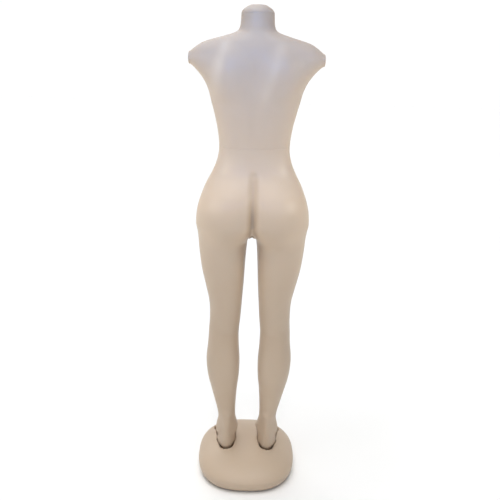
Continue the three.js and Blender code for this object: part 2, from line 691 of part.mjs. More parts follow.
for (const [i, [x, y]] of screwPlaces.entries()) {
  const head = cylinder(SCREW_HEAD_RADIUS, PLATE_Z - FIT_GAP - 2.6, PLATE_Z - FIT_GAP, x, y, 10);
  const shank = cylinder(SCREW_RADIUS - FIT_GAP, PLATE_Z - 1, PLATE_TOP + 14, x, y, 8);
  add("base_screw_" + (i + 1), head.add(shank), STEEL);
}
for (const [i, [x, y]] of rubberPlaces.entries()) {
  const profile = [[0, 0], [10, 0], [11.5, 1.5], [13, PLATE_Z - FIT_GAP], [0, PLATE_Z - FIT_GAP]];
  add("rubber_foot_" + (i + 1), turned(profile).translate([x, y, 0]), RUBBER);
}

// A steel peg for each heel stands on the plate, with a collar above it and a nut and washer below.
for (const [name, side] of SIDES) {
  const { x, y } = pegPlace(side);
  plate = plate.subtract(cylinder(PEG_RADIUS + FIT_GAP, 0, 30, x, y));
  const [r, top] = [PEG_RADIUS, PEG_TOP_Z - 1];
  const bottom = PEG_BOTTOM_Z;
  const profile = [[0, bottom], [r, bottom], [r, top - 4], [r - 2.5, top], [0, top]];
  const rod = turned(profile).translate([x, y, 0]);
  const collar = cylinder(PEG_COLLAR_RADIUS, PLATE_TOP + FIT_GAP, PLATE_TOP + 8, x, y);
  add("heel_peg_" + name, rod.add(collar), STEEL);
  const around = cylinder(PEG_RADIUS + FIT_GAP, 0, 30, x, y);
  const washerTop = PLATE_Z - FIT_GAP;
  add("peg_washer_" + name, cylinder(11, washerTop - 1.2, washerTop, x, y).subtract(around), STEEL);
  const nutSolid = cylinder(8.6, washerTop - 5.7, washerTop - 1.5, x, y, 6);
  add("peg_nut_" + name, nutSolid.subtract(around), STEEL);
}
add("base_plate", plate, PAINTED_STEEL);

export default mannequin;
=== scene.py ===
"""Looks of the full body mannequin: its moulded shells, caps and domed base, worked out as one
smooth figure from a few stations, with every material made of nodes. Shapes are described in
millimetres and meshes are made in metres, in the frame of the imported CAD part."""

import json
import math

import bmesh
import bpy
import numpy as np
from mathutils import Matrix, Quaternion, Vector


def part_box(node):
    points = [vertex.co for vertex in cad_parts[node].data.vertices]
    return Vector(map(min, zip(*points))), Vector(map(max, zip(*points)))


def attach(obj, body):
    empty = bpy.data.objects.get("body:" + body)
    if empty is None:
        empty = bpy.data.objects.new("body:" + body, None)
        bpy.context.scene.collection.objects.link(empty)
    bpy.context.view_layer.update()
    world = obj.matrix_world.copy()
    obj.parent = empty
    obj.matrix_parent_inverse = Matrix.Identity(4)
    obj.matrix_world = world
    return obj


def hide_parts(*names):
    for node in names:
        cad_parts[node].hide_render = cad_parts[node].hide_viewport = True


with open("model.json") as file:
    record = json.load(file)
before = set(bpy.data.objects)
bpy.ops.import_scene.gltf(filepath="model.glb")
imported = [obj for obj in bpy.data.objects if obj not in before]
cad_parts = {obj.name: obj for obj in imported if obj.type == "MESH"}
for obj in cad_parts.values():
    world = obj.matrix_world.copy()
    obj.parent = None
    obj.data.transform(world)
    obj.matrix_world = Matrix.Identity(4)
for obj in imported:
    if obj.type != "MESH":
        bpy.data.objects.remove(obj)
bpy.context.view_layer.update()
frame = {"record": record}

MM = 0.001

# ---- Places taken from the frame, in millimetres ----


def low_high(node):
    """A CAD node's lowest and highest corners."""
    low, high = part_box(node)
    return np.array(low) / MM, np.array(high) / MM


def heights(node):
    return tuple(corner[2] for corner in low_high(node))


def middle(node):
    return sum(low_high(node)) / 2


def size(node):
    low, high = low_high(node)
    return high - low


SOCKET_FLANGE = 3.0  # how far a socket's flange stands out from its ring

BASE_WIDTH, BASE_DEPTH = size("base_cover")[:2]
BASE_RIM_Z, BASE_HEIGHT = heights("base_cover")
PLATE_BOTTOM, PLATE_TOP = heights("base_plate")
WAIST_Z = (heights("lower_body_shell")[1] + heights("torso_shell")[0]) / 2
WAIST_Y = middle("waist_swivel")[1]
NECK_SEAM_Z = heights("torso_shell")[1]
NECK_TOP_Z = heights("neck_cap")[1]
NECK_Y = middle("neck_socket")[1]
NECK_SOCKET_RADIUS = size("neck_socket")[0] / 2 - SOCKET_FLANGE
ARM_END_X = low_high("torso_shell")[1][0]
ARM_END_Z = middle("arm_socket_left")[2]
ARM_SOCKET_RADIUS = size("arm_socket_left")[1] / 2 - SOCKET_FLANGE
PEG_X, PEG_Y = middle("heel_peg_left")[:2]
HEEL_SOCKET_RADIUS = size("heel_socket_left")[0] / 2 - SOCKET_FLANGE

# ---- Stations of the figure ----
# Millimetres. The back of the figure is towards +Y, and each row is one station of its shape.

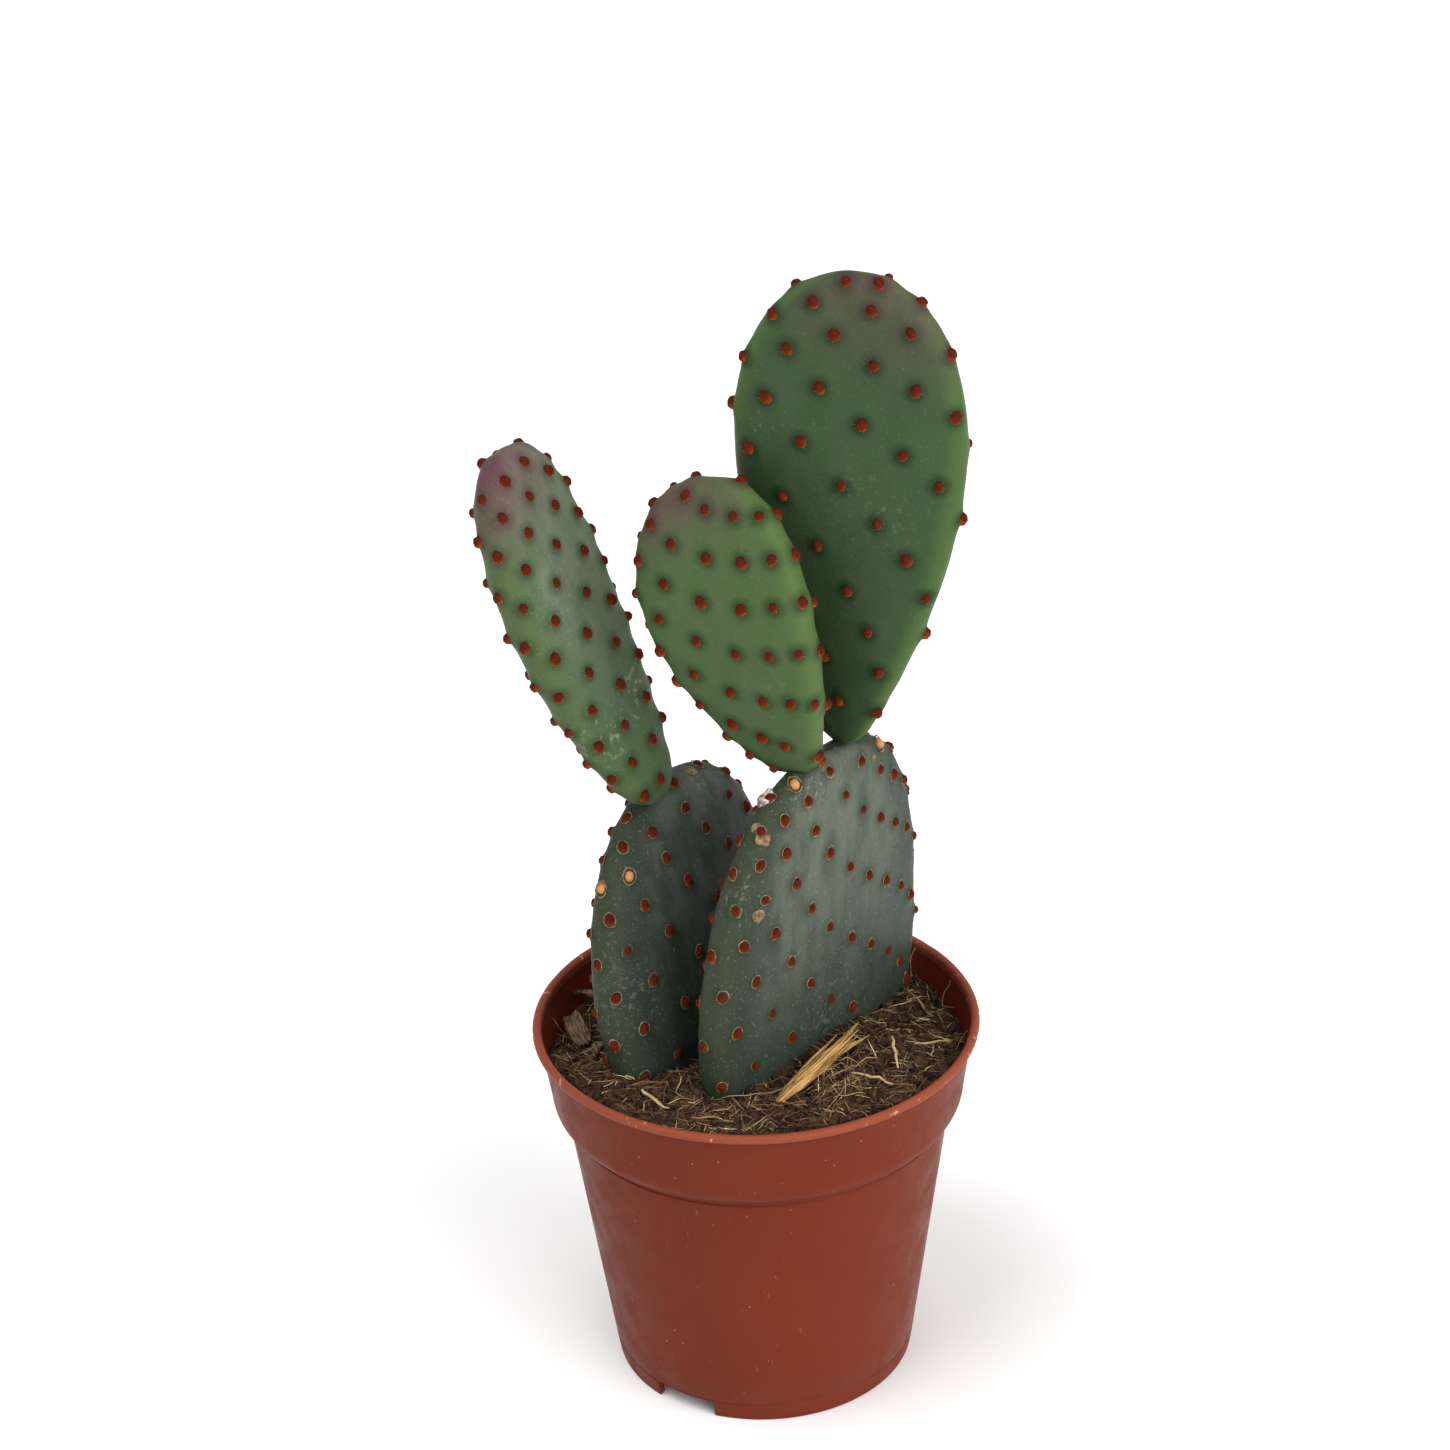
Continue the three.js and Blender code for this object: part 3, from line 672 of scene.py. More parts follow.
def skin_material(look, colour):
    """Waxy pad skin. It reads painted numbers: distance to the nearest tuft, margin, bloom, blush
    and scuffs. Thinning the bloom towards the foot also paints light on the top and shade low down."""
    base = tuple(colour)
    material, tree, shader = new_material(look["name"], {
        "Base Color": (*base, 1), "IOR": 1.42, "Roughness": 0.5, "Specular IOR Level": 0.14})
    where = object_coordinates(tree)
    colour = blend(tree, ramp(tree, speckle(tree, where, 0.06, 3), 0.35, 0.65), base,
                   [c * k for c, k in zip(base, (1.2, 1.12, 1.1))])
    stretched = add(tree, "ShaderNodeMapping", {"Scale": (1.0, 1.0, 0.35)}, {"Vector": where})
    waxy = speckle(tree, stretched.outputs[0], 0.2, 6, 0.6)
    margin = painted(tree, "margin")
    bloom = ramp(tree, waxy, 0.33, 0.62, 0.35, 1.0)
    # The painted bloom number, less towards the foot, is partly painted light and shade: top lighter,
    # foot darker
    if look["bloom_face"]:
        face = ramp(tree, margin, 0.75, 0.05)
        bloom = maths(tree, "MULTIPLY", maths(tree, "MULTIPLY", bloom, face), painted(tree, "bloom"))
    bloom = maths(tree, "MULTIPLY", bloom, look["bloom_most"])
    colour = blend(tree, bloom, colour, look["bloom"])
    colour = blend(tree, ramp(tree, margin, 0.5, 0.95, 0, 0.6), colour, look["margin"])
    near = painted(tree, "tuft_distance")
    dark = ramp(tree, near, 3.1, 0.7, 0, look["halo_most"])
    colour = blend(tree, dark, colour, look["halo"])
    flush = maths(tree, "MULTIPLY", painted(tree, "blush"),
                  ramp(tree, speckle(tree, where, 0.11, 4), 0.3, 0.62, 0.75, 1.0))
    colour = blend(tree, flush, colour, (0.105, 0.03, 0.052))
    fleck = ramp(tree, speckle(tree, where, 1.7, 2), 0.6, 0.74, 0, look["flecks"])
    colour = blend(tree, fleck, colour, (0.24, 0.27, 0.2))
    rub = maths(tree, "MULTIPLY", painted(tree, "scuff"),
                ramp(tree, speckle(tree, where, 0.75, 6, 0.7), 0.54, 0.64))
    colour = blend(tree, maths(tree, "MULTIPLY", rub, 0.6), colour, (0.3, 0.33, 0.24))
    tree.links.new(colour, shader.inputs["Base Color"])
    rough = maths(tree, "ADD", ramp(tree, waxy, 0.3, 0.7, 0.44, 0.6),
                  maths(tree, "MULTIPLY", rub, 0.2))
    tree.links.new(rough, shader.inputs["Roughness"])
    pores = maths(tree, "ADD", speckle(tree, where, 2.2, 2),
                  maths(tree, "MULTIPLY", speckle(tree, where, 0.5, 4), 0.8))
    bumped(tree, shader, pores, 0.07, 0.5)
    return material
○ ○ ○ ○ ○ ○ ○
The task ▸
Looking at the material above, please copy exactly every line from its first line through the line containing "export default mannequin;", with both ends included and nothing else.

Exercise solution ▸
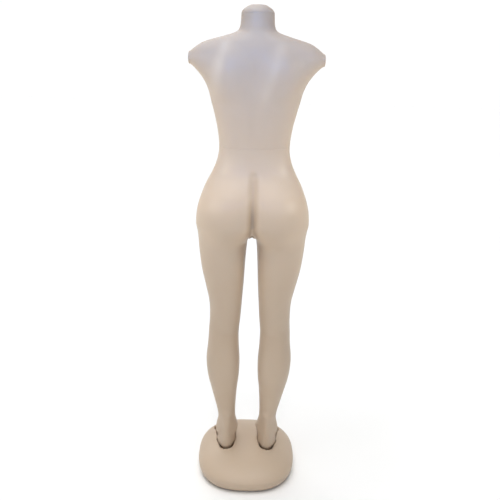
Continue the three.js and Blender code for this object: part 2, from line 691 of part.mjs. More parts follow.
for (const [i, [x, y]] of screwPlaces.entries()) {
  const head = cylinder(SCREW_HEAD_RADIUS, PLATE_Z - FIT_GAP - 2.6, PLATE_Z - FIT_GAP, x, y, 10);
  const shank = cylinder(SCREW_RADIUS - FIT_GAP, PLATE_Z - 1, PLATE_TOP + 14, x, y, 8);
  add("base_screw_" + (i + 1), head.add(shank), STEEL);
}
for (const [i, [x, y]] of rubberPlaces.entries()) {
  const profile = [[0, 0], [10, 0], [11.5, 1.5], [13, PLATE_Z - FIT_GAP], [0, PLATE_Z - FIT_GAP]];
  add("rubber_foot_" + (i + 1), turned(profile).translate([x, y, 0]), RUBBER);
}

// A steel peg for each heel stands on the plate, with a collar above it and a nut and washer below.
for (const [name, side] of SIDES) {
  const { x, y } = pegPlace(side);
  plate = plate.subtract(cylinder(PEG_RADIUS + FIT_GAP, 0, 30, x, y));
  const [r, top] = [PEG_RADIUS, PEG_TOP_Z - 1];
  const bottom = PEG_BOTTOM_Z;
  const profile = [[0, bottom], [r, bottom], [r, top - 4], [r - 2.5, top], [0, top]];
  const rod = turned(profile).translate([x, y, 0]);
  const collar = cylinder(PEG_COLLAR_RADIUS, PLATE_TOP + FIT_GAP, PLATE_TOP + 8, x, y);
  add("heel_peg_" + name, rod.add(collar), STEEL);
  const around = cylinder(PEG_RADIUS + FIT_GAP, 0, 30, x, y);
  const washerTop = PLATE_Z - FIT_GAP;
  add("peg_washer_" + name, cylinder(11, washerTop - 1.2, washerTop, x, y).subtract(around), STEEL);
  const nutSolid = cylinder(8.6, washerTop - 5.7, washerTop - 1.5, x, y, 6);
  add("peg_nut_" + name, nutSolid.subtract(around), STEEL);
}
add("base_plate", plate, PAINTED_STEEL);

export default mannequin;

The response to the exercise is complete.